Gentleman’s Agreement: A Brief History of Negro League Baseball in America (From the Playbill)
For as long as it has been an organized sport in America, African Americans have been playing baseball.
Although Jackie Robinson is widely remembered as the first African American to play on an all-white major league baseball team, a number of black players played alongside whites on both minor and major league teams in the decades just after the inception of professional baseball. Some of these players even managed to build relatively long careers during this time. The best black players found tolerance, if not acceptance, in white baseball in the North and the Midwest through the 1880s. But this changed drastically in 1890, as baseball was rapidly becoming the national sport. Without a formal rule or announcement, a “gentleman’s agreement” had been struck that would cement the baseball color barrier for the next fifty-five years, and within just a few years no team in organized baseball would draft black players.

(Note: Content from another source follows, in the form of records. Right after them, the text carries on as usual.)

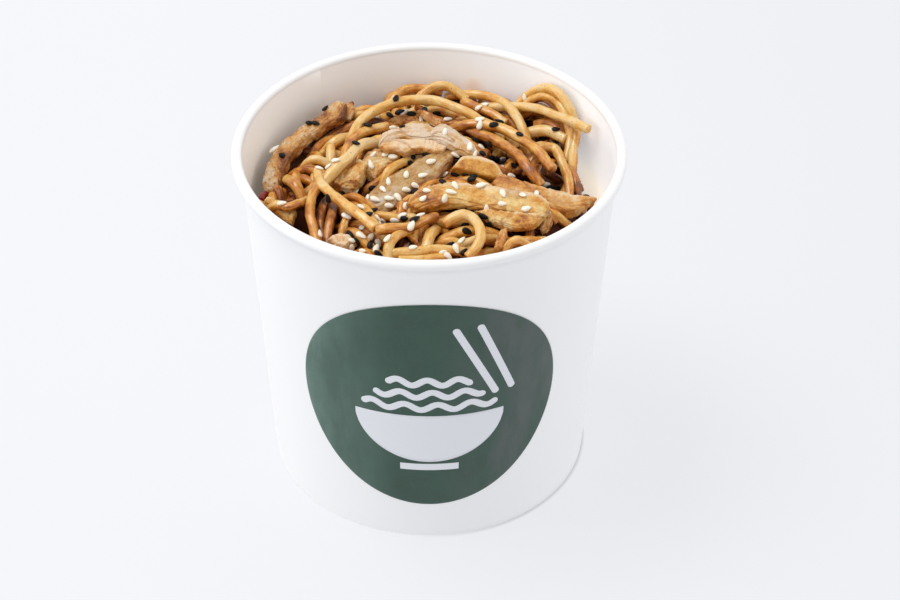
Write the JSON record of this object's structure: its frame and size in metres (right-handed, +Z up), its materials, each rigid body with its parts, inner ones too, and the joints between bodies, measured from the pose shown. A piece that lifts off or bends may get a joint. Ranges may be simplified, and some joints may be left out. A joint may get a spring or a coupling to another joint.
{
  "type": "noodle takeaway tub",
  "caption": "Open round paper tub with a rolled rim and a round sticker, filled with thick noodles, chicken strips, a bit of red pepper and scattered sesame seeds.",
  "frame": {"origin": "middle of the tub's foot, on the surface it stands on", "axes": "+Z up out of the open rim, -Y towards the middle of the sticker, +X to the right of someone who faces the sticker"},
  "size_m": [0.117, 0.117, 0.112],
  "materials": {
    "tub_paper": "white coated paper, soft sheen",
    "sticker": "dark green, semi-gloss",
    "noodles": "cooked wheat noodles, tan, oily sheen",
    "chicken": "cooked chicken, brown and cream, damp",
    "red_pepper": "red skin, wet gloss"
  },
  "bodies": {
    "root": {"tub_wall": "tub_paper", "tub_floor": "tub_paper", "sticker": "sticker", "noodles": "noodles", "chicken_wall_strip": "chicken", "chicken_long_slab": "chicken", "chicken_left_chunk": "chicken", "chicken_mid_chunk": "chicken", "chicken_right_strip": "chicken", "chicken_block": "chicken", "chicken_back_flake": "chicken", "chicken_front_chunk": "chicken", "chicken_rim_chunk": "chicken", "chicken_end_chunk": "chicken", "chicken_front_strip": "chicken", "chicken_top_slab": "chicken", "red_pepper": "red_pepper"}
  },
  "joints": []
}
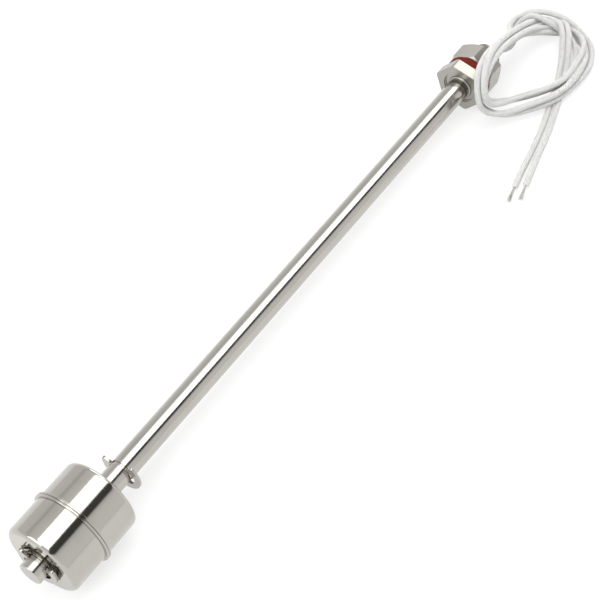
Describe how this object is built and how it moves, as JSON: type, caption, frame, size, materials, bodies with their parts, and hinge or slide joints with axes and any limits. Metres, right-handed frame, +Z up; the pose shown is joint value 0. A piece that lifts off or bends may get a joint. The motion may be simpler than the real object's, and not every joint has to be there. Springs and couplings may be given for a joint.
{
  "type": "float level switch",
  "caption": "Stainless float level switch: a hollow float with a ring magnet slides on a slim closed stem with a reed switch, below a hexagon head with thread, gasket, nut and coiled leads.",
  "frame": {"origin": "on the surface it lies on, under the middle of the rigid switch, leads left out", "axes": "+Z up; +X along the stem's plan, from the float's closed end towards the leads; +Y across"},
  "size_m": [0.2862, 0.0558, 0.028],
  "materials": {
    "steel_polished": "polished stainless steel, faint turning lines",
    "steel_nut": "stainless steel, machined satin",
    "steel_spring": "stainless spring steel, stamped",
    "silicone_red": "red-brown silicone rubber, matte",
    "ferrite": "sintered ferrite, dark grey",
    "nylon_natural": "natural nylon",
    "glass_clear": "clear green-tinted glass",
    "nickel_iron": "nickel-iron wire",
    "tinned_copper": "tinned copper strands",
    "solder": "tin solder",
    "sleeve_clear": "shrink sleeve, translucent",
    "potting_resin": "epoxy resin, dark",
    "glass_braid_white": "white braided glass fibre"
  },
  "bodies": {
    "stem": {"stem_tube": "steel_polished", "stem_end_plug": "steel_polished", "mounting_head": "steel_polished", "lower_retaining_ring": "steel_spring", "upper_retaining_ring": "steel_spring", "sealing_gasket": "silicone_red", "reed_glass": "glass_clear", "reed_blade_lower": "nickel_iron", "reed_blade_upper": "nickel_iron", "return_wire": "tinned_copper", "lead_1_conductor": "tinned_copper", "lead_2_conductor": "tinned_copper", "solder_joint_1": "solder", "solder_joint_2": "solder", "insulating_sleeve": "sleeve_clear", "potting_plug": "potting_resin", "lead_1_inner": "glass_braid_white", "lead_2_inner": "glass_braid_white", "lead_1_exit": "glass_braid_white", "lead_2_exit": "glass_braid_white", "leads_coil": "glass_braid_white", "lead_1_tail": "glass_braid_white", "lead_2_tail": "glass_braid_white"},
    "float": {"float_lower_shell": "steel_polished", "float_upper_shell": "steel_polished", "float_centre_tube": "steel_polished", "float_magnet": "ferrite", "magnet_spacer_lower": "nylon_natural", "magnet_spacer_upper": "nylon_natural"},
    "nut": {"mounting_nut": "steel_nut"}
  },
  "joints": [
    {"name": "float_slide", "type": "slide", "parent": "stem", "child": "float", "axis": [0.9998, 0, -0.0214], "range_m": [0, 0.0073]},
    {"name": "nut_travel", "type": "slide", "parent": "stem", "child": "nut", "axis": [0.9998, 0, -0.0214], "range_m": [0, 0.0042]}
  ]
}
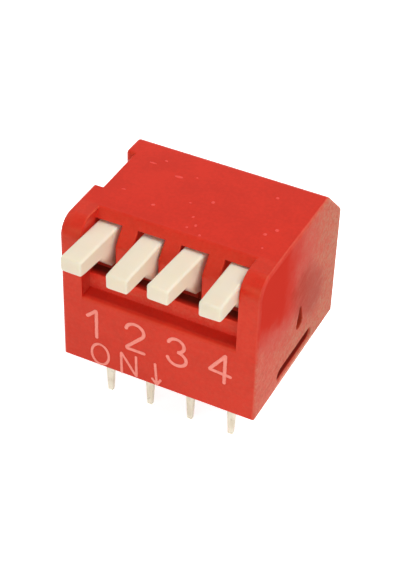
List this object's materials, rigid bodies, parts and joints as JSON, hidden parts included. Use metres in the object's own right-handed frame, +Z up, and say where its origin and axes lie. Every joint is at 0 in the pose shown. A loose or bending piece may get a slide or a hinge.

In the early 1900s, professional black baseball began to emerge, with teams cropping up all over the country, and by the end of World War I, it had become the most popular entertainment for urban black populations throughout the nation. In 1920, the first organized league was born. It was called the Negro National League and had eight teams in the Midwest, the South and as far east as Pittsburgh. Within three years, two other leagues were built: the Negro Southern League and the Eastern Colored League. These leagues fostered many talented young ballplayers, including Satchel Paige and Josh Gibson, and later Hank Aaron and Willie Mays.
By the 1930s, Pittsburgh was the only city in the country to be home to two black professional teams: the Homestead Grays and the Pittsburgh Crawfords. The Grays were located first in a small steel town outside of Pittsburgh and, during World War II, played their home games at Forbes Field (Pittsburgh) and Griffith Stadium (Washington DC) when the white major league clubs were on the road. Originally, the Crawfords were composed of amateur players from the Hill District sandlots, but in 1935, they won the Negro National League Championship and were the team of five future Hall of Fame players. Owned by Pittsburgh gambling and numbers racketeer Gus Greenlee, the Crawfords were one of the best financed teams in the early years of black baseball.
The Negro Leagues managed to survive the national economic trials posed by the Great Depression and became one of the most successful black-owned enterprises in the U.S. After World War II, many felt that baseball’s color barrier would soon be broken, and it indeed was when Jackie Robinson started at first base for the Brooklyn Dodgers in 1947. Within a few years of Robinson’s historic admittance to the Dodgers franchise, nearly all of the Negro Leagues’ best players had either left to play on integrated teams or had grown too old to be considered by the major league scouts. Black fans turned their attention to watch their favorite players on integrated teams and the Negro Leagues saw a devastating decline in attendance, shutting down entirely in 1962.